Great to see Big Mac at number 3

now will one of you nerds please exsplain what big mac has been put together to do what exsatly run the uni slush fund or is it to do reall work like solving cancer lol

it is really really really great to see that apple machines came in the list and blew away the rest of those machines in one go..


but still theres a lot to be done

well done vt
 
Classic:

I wonder why Apple isn't advertising on the top500.org site.
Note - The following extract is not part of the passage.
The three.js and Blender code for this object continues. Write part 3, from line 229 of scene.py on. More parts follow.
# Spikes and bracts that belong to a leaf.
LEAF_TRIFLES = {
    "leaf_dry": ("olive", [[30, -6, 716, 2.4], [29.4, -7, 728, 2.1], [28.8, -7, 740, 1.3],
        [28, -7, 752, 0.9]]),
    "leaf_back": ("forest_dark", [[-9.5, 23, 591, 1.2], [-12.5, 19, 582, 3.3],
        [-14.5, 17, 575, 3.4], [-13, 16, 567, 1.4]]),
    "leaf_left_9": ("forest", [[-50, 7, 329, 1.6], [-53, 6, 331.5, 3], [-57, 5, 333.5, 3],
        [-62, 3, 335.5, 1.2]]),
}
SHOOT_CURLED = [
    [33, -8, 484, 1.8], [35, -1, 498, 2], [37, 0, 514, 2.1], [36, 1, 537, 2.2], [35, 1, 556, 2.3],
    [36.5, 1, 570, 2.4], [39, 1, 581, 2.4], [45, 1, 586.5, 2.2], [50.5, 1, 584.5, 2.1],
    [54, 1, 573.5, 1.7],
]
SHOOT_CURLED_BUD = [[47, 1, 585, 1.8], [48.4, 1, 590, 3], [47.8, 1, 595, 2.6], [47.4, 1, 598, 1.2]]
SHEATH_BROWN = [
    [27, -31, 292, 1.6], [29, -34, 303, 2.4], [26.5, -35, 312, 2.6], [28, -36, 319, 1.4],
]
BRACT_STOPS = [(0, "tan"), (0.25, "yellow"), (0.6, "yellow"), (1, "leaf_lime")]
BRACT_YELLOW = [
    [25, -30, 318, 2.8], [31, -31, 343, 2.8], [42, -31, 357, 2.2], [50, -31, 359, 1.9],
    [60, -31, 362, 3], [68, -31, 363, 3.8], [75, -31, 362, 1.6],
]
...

You'd think that they could have a banner ad that points out that their computer is third and cost much less than its competition....
Do you honestly think anyone in the buisness doesn't know about the G5 cluster, its rank, its cost, and on exactly which algorithms it is effective?
 
Va Tech will be ordering another cluster in 06'

I remember Va Tech saying they will be ordering another cluster in 2006. I'm hoping it's a G5 but if it is I wonder where the G5 will be by then? 4.5-5GHz??
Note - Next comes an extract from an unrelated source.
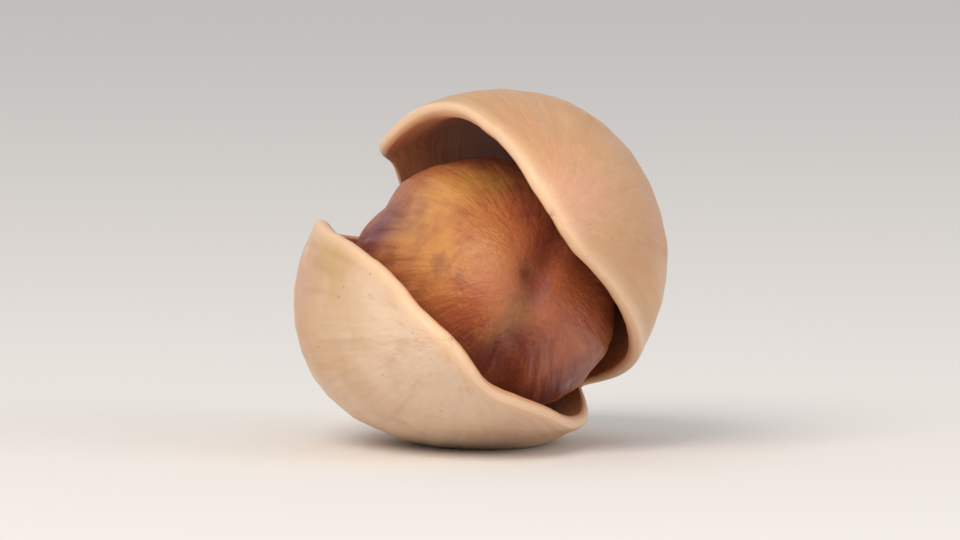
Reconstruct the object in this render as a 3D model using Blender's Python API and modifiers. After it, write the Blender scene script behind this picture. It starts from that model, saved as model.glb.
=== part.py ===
"""A pistachio that has gaped open, with its kernel inside, lying on a table.

The nut is shaped in its own growing frame, in metres: X runs across the two halves of the shell,
+Y is the belly seam and -Y the back seam, and +Z points from the stem end to the tip. An empty then
lays it down: tip towards -Y, belly seam up to the left, one half of the shell underneath.
"""

import math

import bmesh
import bpy
import numpy as np
from mathutils import Matrix, Vector

MM = 0.001

# The shell while it was shut
LENGTH = 20.6 * MM
DEPTH = 12.7 * MM
WIDTH = 12.0 * MM
LEAN_ABOVE = 0.05
LEAN_BELOW = 0.20
TAPER = 0.11
TIP_POINT = 0.05
BELLY_BULGE = 0.12 * MM
KEEL = 0.022
KEEL_SPREAD = 0.14
WALL = 0.80 * MM
RIM_WALL_SHARE = 0.75
RIM_SPREAD = 0.30

# How the shell gapes: the upper half has swung open, and the lower one has hardly moved
SWING_ABOVE = 4.7 * MM
SWING_BELOW = 0.3 * MM
BELLY_SPLIT = math.radians(155.0)
BACK_SPLIT = math.radians(125.0)
SPLIT_ROUNDNESS = 0.95
RIM_PULL = 2.5

# The two rims: how far each stands off the seam, and where it bends on the way round
RIM_ABOVE = 5.45 * MM
RIM_ABOVE_STEP = 1.10 * MM
STEP_ANGLE = math.radians(16.0)
STEP_SPREAD = math.radians(26.0)
RIM_ABOVE_DROP = 2.40 * MM
DROP_ANGLE = math.radians(103.0)
DROP_SPREAD = math.radians(20.0)
RIM_BELOW = 1.60 * MM
RIM_BELOW_DIP = 0.66 * MM
DIP_ANGLE = math.radians(37.6)
DIP_SPREAD = math.radians(36.0)
RIM_BELOW_BULGE = 0.36 * MM
BULGE_ANGLE = math.radians(-25.4)
BULGE_SPREAD = math.radians(12.0)
RIM_BELOW_FLARE = 2.20 * MM
FLARE_ANGLE = math.radians(131.0)
FLARE_SPREAD = math.radians(28.0)
RIM_RIPPLE = 0.045 * MM

# The stem scar and the furrows that run out from it
SCAR_RADIUS = 1.25 * MM
SCAR_DEPTH = 0.30 * MM
SCAR_EDGE = 0.18 * MM
FURROWS = 7
FURROW_DEPTH = 0.13 * MM
FURROW_REACH = 3.2 * MM

# The kernel in its skin
KERNEL_LENGTH = 16.2 * MM
KERNEL_DEPTH = 10.1 * MM
KERNEL_WIDTH = 9.7 * MM
KERNEL_LEAN = 0.16
KERNEL_PLACE = Vector((0.72, -0.12, -0.2)) * MM
KERNEL_SWING = math.radians(3.0)
CLEFT = 0.035
CLEFT_SPREAD = 0.16
GROOVE_DEPTH = 0.55 * MM
GROOVE_AT = -0.36
GROOVE_SPREAD = 0.13
GROOVE_SLANT = 0.12
WRINKLE = 0.020
KERNEL_TAPER = 0.09

# How the nut lies
ROLL = math.radians(51.0)
TIP_LIFT = math.radians(1.5)
FLAT_DEPTH = 0.30 * MM

SHELL_SEGMENTS = 80
SHELL_RINGS = 26
KERNEL_SEGMENTS = 48
KERNEL_RINGS = 28
BASE_CROWDING = 0.45
BASE_CROWD_REACH = 0.9


def ball(segments, rings, poles_across):
    """A unit ball of quads, with its poles on X if poles_across, and otherwise on Z."""
    bm = bmesh.new()
    turn = Matrix.Rotation(math.pi / 2, 4, "Y") if poles_across else Matrix.Identity(4)
    bmesh.ops.create_uvsphere(bm, u_segments=segments, v_segments=rings, radius=1.0, matrix=turn)
    return bm


def seam_angle(y, z):
    """The angle round the seam from the tip: positive over the belly, negative over the back."""
    return np.arctan2(y, z)


def split_seams(bm):
    """Parts the two halves along the seam, from the end of one split over the tip to the end of the other."""
    on_seam = [e for e in bm.edges if all(abs(v.co.x) < 1e-5 for v in e.verts)]
    parted = [
        e
        for e in on_seam
        if any(-BACK_SPLIT < seam_angle(v.co.y, v.co.z) < BELLY_SPLIT for v in e.verts)
    ]
    bmesh.ops.split_edges(bm, edges=parted)


def crowd_to_base(points):
    """Draws points of the unit ball towards the stem end, where the surface has its finest relief."""
    reach = np.hypot(points[:, 0], points[:, 1])
    from_base = np.arctan2(reach, -points[:, 2])
    moved = from_base * (1 - BASE_CROWDING * np.exp(-((from_base / BASE_CROWD_REACH) ** 2)))
    spread = np.sin(moved) / np.maximum(reach, 1e-9)
    return np.column_stack([points[:, 0] * spread, points[:, 1] * spread, -np.cos(moved)])


def hump(at, centre, spread):
    """A smooth rise to 1 at the centre, and back to 0 on either side."""
    return np.exp(-(((at - centre) / spread) ** 2))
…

Also I'm sure that once they Panthorized the the cluster it will show a improvement.
 
Voting negative?, here is a big negative for you people ..l., . Congratulations Apple and VT. :)
 
Originally posted by simply258
you have got to see this

click on "G5 Ordering" and click on the 1st pic ..

http://don.cc.vt.edu/

she's ordering :D

for those that dont get it, look at what she's running
Damn! The secret's out! :( The cluster is really a giant jukebox, sharing a central repository of music with the entire campus :)
Maybe they're setting up a new iTunes music store? Order your Eminem while cracking a few genetic sequences on the side. Would you like fries with that?
Bet the visualizations would be smooth! Cover the walls with giant plasma screens :D Psychedelic head-trip. Who needs drugs?
 
Originally posted by pkradd
As stated above, Big Mac is not yet operating at full potential. It may be able to add 3 or 4 more teraflops. There will be another list published in 6 months so there should be some new computers named and Big Mac may or may not stay where it is. As far as the 3rd fastest computer in the world, I'd take that with a grain of salt. Many governments have computer systems that are not advertised (known) that may be as fast or faster then any of those posted on the list.
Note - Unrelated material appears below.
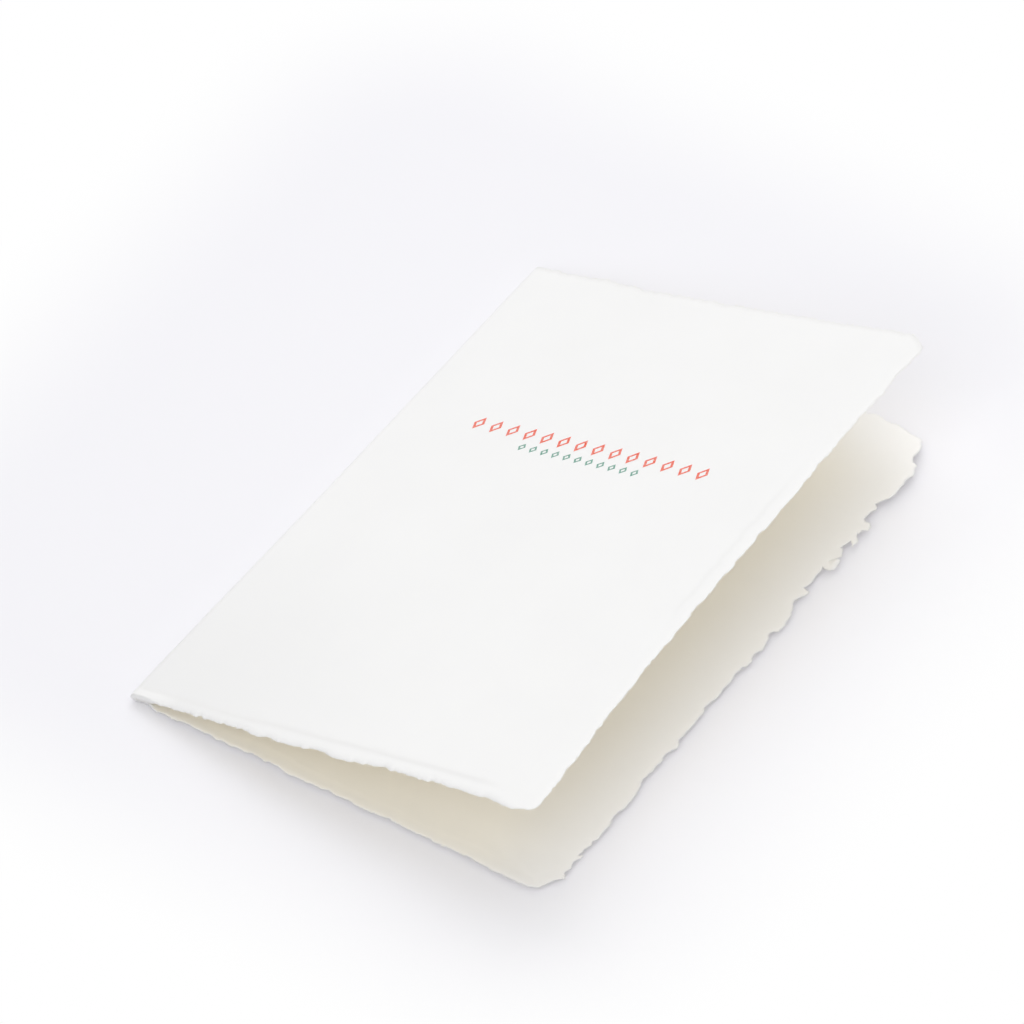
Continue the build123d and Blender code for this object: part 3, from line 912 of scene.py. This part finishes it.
# Studio light: a white tent all round that gives a third of the light, and five large
# soft lamps hung in it. The strongest stand before the card's foot and behind its fold.
# Light goes back and forth many times between the white cover and the white back.
tent_light = 0.34
lamp_size = 1.3
lamps = {
    "foot_lamp": ((0.3, -1.2, 1.2), 9.3),
    "fold_lamp": ((-0.8, 0.9, 1.2), 8.8),
    "head_lamp": ((0.0, 1.2, 1.2), 4.2),
    "side_lamp": ((1.2, 0.2, 1.2), 3.5),
    "top_lamp": ((0.0, 0.0, 1.6), 4.7),
}
bpy.context.scene.cycles.diffuse_bounces = 8
bpy.context.scene.cycles.max_bounces = 16
sky = bpy.data.worlds.new("white_tent")
bpy.context.scene.world = sky
sky.use_nodes = True
tree = sky.node_tree
tree.nodes.clear()
seen = put(tree, "ShaderNodeLightPath").outputs["Is Camera Ray"]
dim = put(tree, "ShaderNodeBackground", {"Color": pure_white, "Strength": tent_light}).outputs[0]
bright = put(tree, "ShaderNodeBackground", {"Color": pure_white, "Strength": 1.0}).outputs[0]
both = put(tree, "ShaderNodeMixShader", {0: seen, 1: dim, 2: bright}).outputs[0]
put(tree, "ShaderNodeOutputWorld", {"Surface": both})

for name, (place, watts) in lamps.items():
    softbox = bpy.data.lights.new(name, "AREA")
    softbox.shape = "SQUARE"
    softbox.size = lamp_size
    softbox.energy = watts
    lamp = bpy.data.objects.new(name, softbox)
    lamp.location = place
    lamp.rotation_euler = (-Vector(place)).to_track_quat("-Z", "Y").to_euler()
    bpy.context.scene.collection.objects.link(lamp)

# The camera stands well back with a long lens, and looks down on the card's foot corner.
# It aims at a point to the right of the foot of the fold and above it in the picture.
camera_azimuth = radians(35.99)
camera_elevation = radians(45.15)
camera_roll = radians(-3.35)
camera_distance = 1.4262
aim_right = 0.0881
aim_up = 0.0439
sensor_width = 36
lens_per_width = 6146 / 1024
back_way = Vector((
    sin(camera_azimuth) * cos(camera_elevation),
    -cos(camera_azimuth) * cos(camera_elevation),
    sin(camera_elevation),
))
right = (-back_way).cross(Vector((0, 0, 1))).normalized()
upward = back_way.cross(right)
rolled_right = cos(camera_roll) * right + sin(camera_roll) * upward
rolled_up = cos(camera_roll) * upward - sin(camera_roll) * right
fold_foot = Vector((cad_low.x, foot_line, 0))
aim = fold_foot + aim_right * rolled_right + aim_up * rolled_up
lens = bpy.data.cameras.new("camera")
lens.sensor_width = sensor_width
lens.lens = sensor_width * lens_per_width
camera = bpy.data.objects.new("camera", lens)
turned = Matrix((rolled_right, rolled_up, back_way)).transposed().to_4x4()
camera.matrix_world = Matrix.Translation(aim + camera_distance * back_way) @ turned
bpy.context.scene.collection.objects.link(camera)
bpy.context.scene.camera = camera
bpy.context.scene.view_settings.view_transform = "Standard"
right, if they are not known, then how do you know about them? id take what you said with a shaker of salt. back your claim up with something please if you are serious about that assertion
 
lets not go into government computers...
considering the fact that there's no mention of any DoD computers, or other ciphering machine used by the US or UK...
like i said, lets not get into that subject
 
I hear that Apple actually has a computer running in a top secret underground lab that they stole from the Borg and use to reverse engineer their PPC chip designs. ;)
 
Someone at IBM (maybe with little help from Apple), after sitting on PowerPC architecture for so many years and doing nothing much with it,has finally realized its potential over other CPU architectures(read x86) for high end computing. Now all of sudden there's alot of PPC buzz going around. Few days ago we hear about Microsoft, Nintendo going with PPC for their next gen gaming consoles. Super computer in size of one TV set, and confirmation that VT PPC 970 cluster is 3 rd in the world with such incredible price/performance ratio delivered by Apple. Can you believe it! :D Apple-Price/Performance. Today I read article, how SOI(Silcon on Insulator) is helping IBM to sample 90nm CPUs without any problems that are plaguing Intel's shift to 90nm.

Right now,future looks really promising.


- Windows NT: Windows Nice Try.
- Windows XP: Windows eXpress Problem
 
CPU Upgrades?

I didn't see the question posed, but I may have missed it. What is the possibility of these system being upgraded to faster CPU's next year. Obviously upgrading a CPU would be a whole heck of a lot cheaper then buying brand new boxes in a few years. Yes is a good bet the architecture for the PowerMac will have changed by 2006 but by next Spring? Summer? Fall? Wouldn't it be cool if they could order a few thousand G5 chips running somewhere from 2.x - 3Ghz and jump into second place? God knows the heat sink should easily handle any hotter chips in the future.